Letting Go of Perfection
Perhaps the most challenging part of wood fire pottery isn't the heat or the wood-splitting—it's the lack of control. In an electric kiln, you can be fairly certain how a piece will turn out. In a wood kiln, you have to be okay with the fact that the fire might decide to melt your favorite bowl into the shelf.
It's a lesson in humility. You spend weeks making the perfect form, only to hand it over to the flames. Sometimes the fire gives you something better than you ever could have imagined—a "fluke" of color or a drip of ash that looks like a waterfall. Other times, it gives you a pile of cracked shards.
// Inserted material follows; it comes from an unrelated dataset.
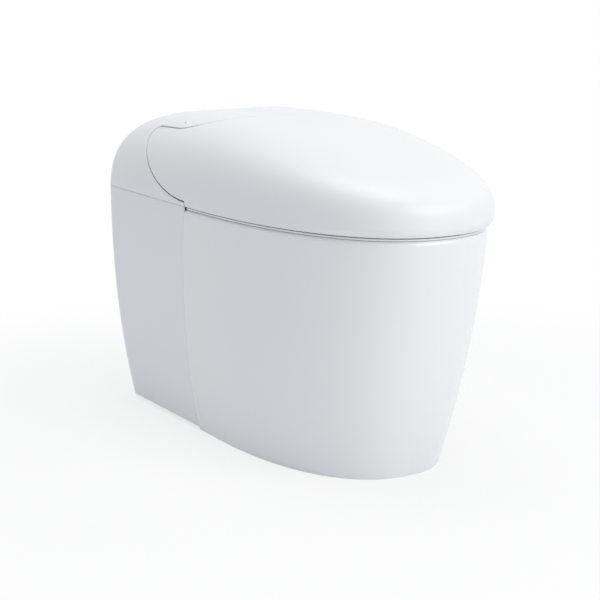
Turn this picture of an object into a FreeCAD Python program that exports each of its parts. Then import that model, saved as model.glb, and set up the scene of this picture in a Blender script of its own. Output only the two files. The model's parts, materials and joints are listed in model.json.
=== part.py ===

This is where the Japanese concept of wabi-sabi comes in—finding beauty in imperfection and the natural cycle of growth and decay. A piece of wood-fired work might have a rough spot where it was touching another pot, or a "scar" from where a piece of charcoal hit it. To a wood-fire enthusiast, those aren't flaws. They're the highlights. They prove the piece survived the journey.
Is It Worth the Effort?
You might wonder why anyone still does this. Why work this hard for something so unpredictable?
I think it's because wood fire pottery feels alive. When you use a wood-fired mug for your morning coffee, you can see the direction the flame was moving. You can see where the ash pooled. There's a depth to the surface that feels like it has layers of history.
In a digital age where we're so disconnected from how things are made, wood firing pulls us back to the basics: earth, water, air, and fire. It's a slow process in a fast world. It's difficult, it's dirty, and it's expensive, but the results are something that a machine simply cannot replicate.
When you finally open the kiln after it has cooled down—which can take several days of nervous waiting—it's like Christmas morning for adults. You're dusty, exhausted, and probably smelling like a campfire, but as you pull out that first piece and see how the fire transformed the clay, all that work suddenly makes sense. It's a reminder that sometimes the hardest way to do something is actually the best way.